• Given exercise: Write the listing out again, all of it, word for word.

** START Stored data **

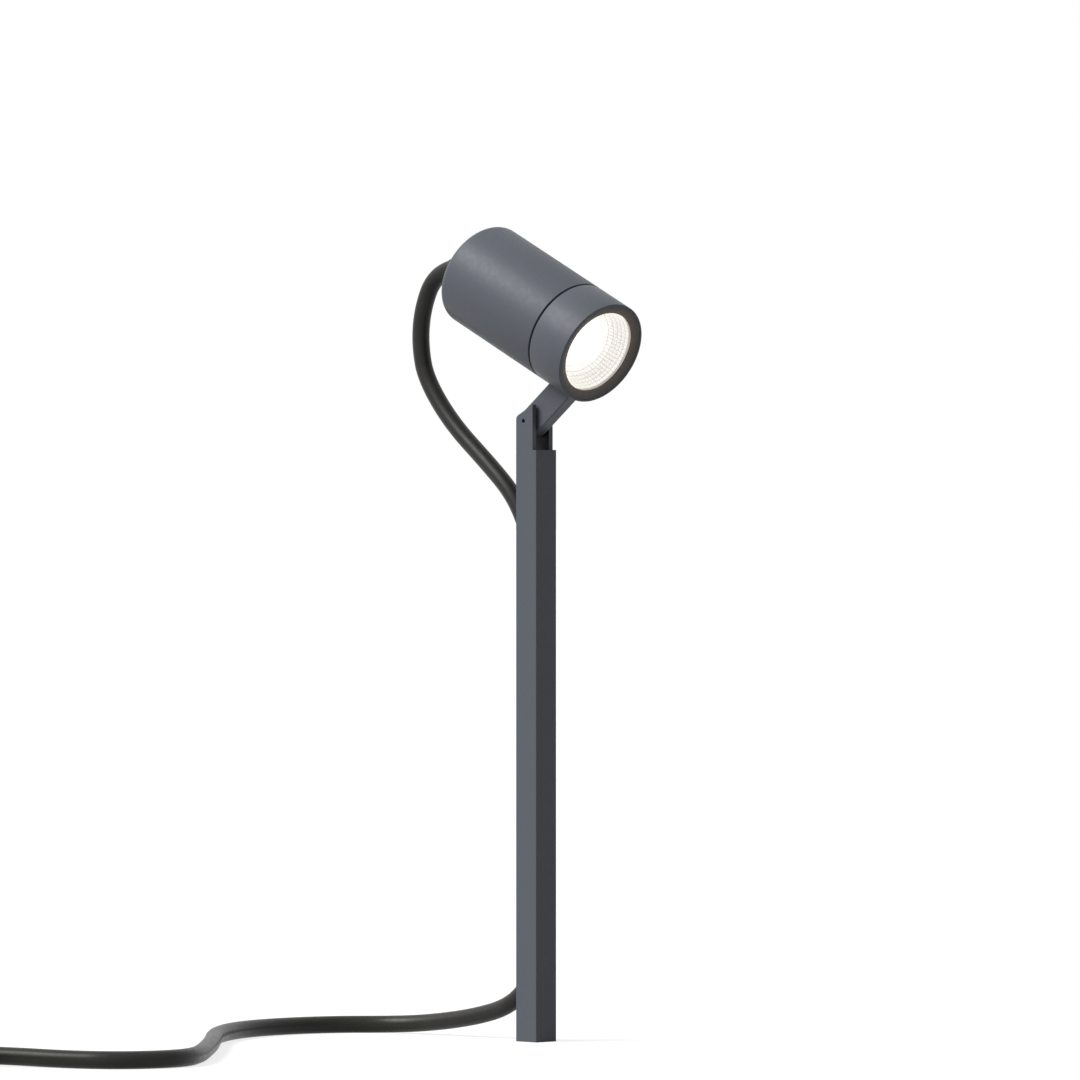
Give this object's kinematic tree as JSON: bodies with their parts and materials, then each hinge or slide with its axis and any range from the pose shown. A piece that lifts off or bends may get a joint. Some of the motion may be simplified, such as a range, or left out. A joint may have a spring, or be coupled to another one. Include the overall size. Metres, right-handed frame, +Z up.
{
  "type": "garden spike spotlight",
  "caption": "Outdoor LED spotlight with a tubular head that tilts on a square post, a ground spike and a mains cable that ends in a plug.",
  "frame": {"origin": "on the post's axis at ground level, where the spike's collar meets the post's foot", "axes": "+Z up along the post, -Y the side the beam points to, +X along the tilt axis; the cable runs off towards +Y and then -X"},
  "size_m": [0.6329, 0.2137, 0.6292],
  "materials": {
    "body_paint": "fine matt powder coat, dark grey",
    "bezel_paint": "matt black, inside the rim",
    "front_glass": "clear tempered, polished",
    "reflector_metal": "bright vapour-metallised facets",
    "seal_rubber": "matt silicone",
    "holder_plastic": "moulded white",
    "thermal_gel": "soft grey pad",
    "board_white": "white solder mask on aluminium",
    "emitter_phosphor": "yellow phosphor under silicone",
    "sink_aluminium": "die-cast, plain",
    "case_plastic": "moulded off-white",
    "circuit_green": "green solder mask",
    "component_black": "moulded and sleeved components",
    "terminal_plastic": "moulded white",
    "wire_brown": "extruded wire insulation",
    "wire_red": "extruded wire insulation",
    "gland_nickel": "nickel-plated, machined",
    "steel": "stainless, machined",
    "washer_nylon": "black nylon",
    "spike_plastic": "black glass-filled moulding",
    "clip_plastic": "black moulding",
    "cable_rubber": "matt rubber sheath",
    "tie_plastic": "black twist tie",
    "plug_rubber": "moulded solid rubber",
    "insert_plastic": "black moulding",
    "pin_nickel": "nickel-plated brass",
    "earth_spring": "plated spring brass"
  },
  "bodies": {
    "stand": {"post": "body_paint", "pivot_pin": "body_paint", "friction_washers": "washer_nylon", "ground_spike": "spike_plastic", "spike_screw": "steel", "channel_clips": "clip_plastic", "cable_in_post": "cable_rubber", "cable_loop": "cable_rubber", "ground_cable": "cable_rubber", "cable_coil": "cable_rubber", "coil_tie": "tie_plastic", "plug_lead": "cable_rubber", "plug_bend_protector": "plug_rubber", "plug_body": "plug_rubber", "plug_insert": "insert_plastic", "plug_pins": "pin_nickel", "plug_earth_clips": "earth_spring"},
    "head": {"front_housing": "body_paint", "arm": "body_paint", "arm_screws": "steel", "bezel_ring": "bezel_paint", "front_glass": "front_glass", "glass_gasket": "seal_rubber", "housing_seal": "seal_rubber", "reflector": "reflector_metal", "led_holder": "holder_plastic", "thermal_pad": "thermal_gel", "led_board": "board_white", "led_emitter": "emitter_phosphor", "holder_screws": "steel", "heat_sink": "sink_aluminium", "rear_housing": "body_paint", "driver_case": "case_plastic", "driver_board": "circuit_green", "driver_components": "component_black", "driver_lid": "case_plastic", "terminal_block": "terminal_plastic", "mains_wires": "wire_brown", "led_wires": "wire_red", "gland_body": "gland_nickel", "gland_locknut": "gland_nickel", "gland_seal": "seal_rubber", "cable_inner_end": "cable_rubber", "strain_relief": "seal_rubber"}
  },
  "joints": [
    {"name": "head_tilt", "type": "hinge", "parent": "stand", "child": "head", "pos_m": [0, 0.0023, 0.3481], "axis": [1, 0, 0], "range_deg": [-65, 60], "deforming": ["cable_loop"]}
  ]
}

** END Stored data **

• Expected answer:
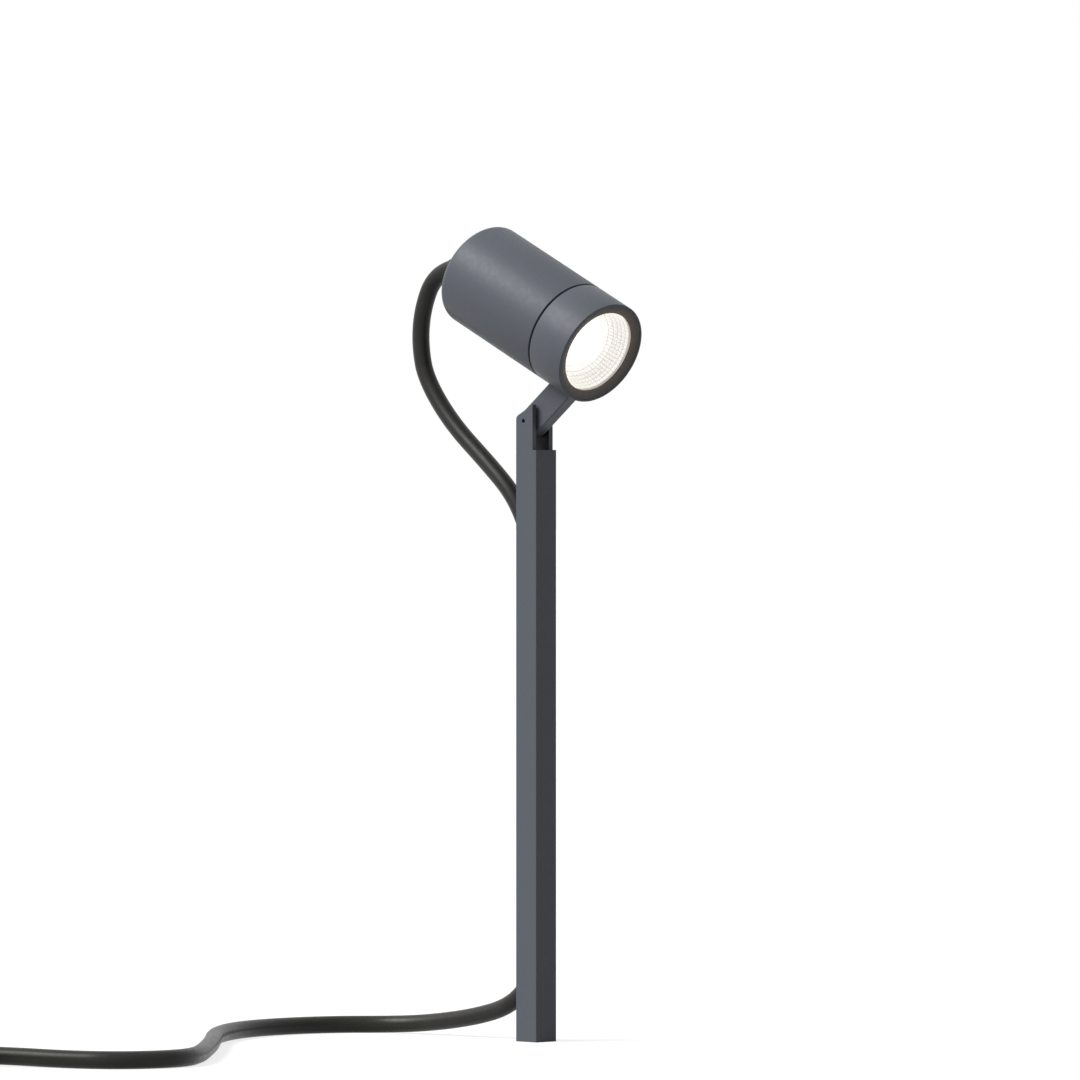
Give this object's kinematic tree as JSON: bodies with their parts and materials, then each hinge or slide with its axis and any range from the pose shown. A piece that lifts off or bends may get a joint. Some of the motion may be simplified, such as a range, or left out. A joint may have a spring, or be coupled to another one. Include the overall size. Metres, right-handed frame, +Z up.
{
  "type": "garden spike spotlight",
  "caption": "Outdoor LED spotlight with a tubular head that tilts on a square post, a ground spike and a mains cable that ends in a plug.",
  "frame": {"origin": "on the post's axis at ground level, where the spike's collar meets the post's foot", "axes": "+Z up along the post, -Y the side the beam points to, +X along the tilt axis; the cable runs off towards +Y and then -X"},
  "size_m": [0.6329, 0.2137, 0.6292],
  "materials": {
    "body_paint": "fine matt powder coat, dark grey",
    "bezel_paint": "matt black, inside the rim",
    "front_glass": "clear tempered, polished",
    "reflector_metal": "bright vapour-metallised facets",
    "seal_rubber": "matt silicone",
    "holder_plastic": "moulded white",
    "thermal_gel": "soft grey pad",
    "board_white": "white solder mask on aluminium",
    "emitter_phosphor": "yellow phosphor under silicone",
    "sink_aluminium": "die-cast, plain",
    "case_plastic": "moulded off-white",
    "circuit_green": "green solder mask",
    "component_black": "moulded and sleeved components",
    "terminal_plastic": "moulded white",
    "wire_brown": "extruded wire insulation",
    "wire_red": "extruded wire insulation",
    "gland_nickel": "nickel-plated, machined",
    "steel": "stainless, machined",
    "washer_nylon": "black nylon",
    "spike_plastic": "black glass-filled moulding",
    "clip_plastic": "black moulding",
    "cable_rubber": "matt rubber sheath",
    "tie_plastic": "black twist tie",
    "plug_rubber": "moulded solid rubber",
    "insert_plastic": "black moulding",
    "pin_nickel": "nickel-plated brass",
    "earth_spring": "plated spring brass"
  },
  "bodies": {
    "stand": {"post": "body_paint", "pivot_pin": "body_paint", "friction_washers": "washer_nylon", "ground_spike": "spike_plastic", "spike_screw": "steel", "channel_clips": "clip_plastic", "cable_in_post": "cable_rubber", "cable_loop": "cable_rubber", "ground_cable": "cable_rubber", "cable_coil": "cable_rubber", "coil_tie": "tie_plastic", "plug_lead": "cable_rubber", "plug_bend_protector": "plug_rubber", "plug_body": "plug_rubber", "plug_insert": "insert_plastic", "plug_pins": "pin_nickel", "plug_earth_clips": "earth_spring"},
    "head": {"front_housing": "body_paint", "arm": "body_paint", "arm_screws": "steel", "bezel_ring": "bezel_paint", "front_glass": "front_glass", "glass_gasket": "seal_rubber", "housing_seal": "seal_rubber", "reflector": "reflector_metal", "led_holder": "holder_plastic", "thermal_pad": "thermal_gel", "led_board": "board_white", "led_emitter": "emitter_phosphor", "holder_screws": "steel", "heat_sink": "sink_aluminium", "rear_housing": "body_paint", "driver_case": "case_plastic", "driver_board": "circuit_green", "driver_components": "component_black", "driver_lid": "case_plastic", "terminal_block": "terminal_plastic", "mains_wires": "wire_brown", "led_wires": "wire_red", "gland_body": "gland_nickel", "gland_locknut": "gland_nickel", "gland_seal": "seal_rubber", "cable_inner_end": "cable_rubber", "strain_relief": "seal_rubber"}
  },
  "joints": [
    {"name": "head_tilt", "type": "hinge", "parent": "stand", "child": "head", "pos_m": [0, 0.0023, 0.3481], "axis": [1, 0, 0], "range_deg": [-65, 60], "deforming": ["cable_loop"]}
  ]
}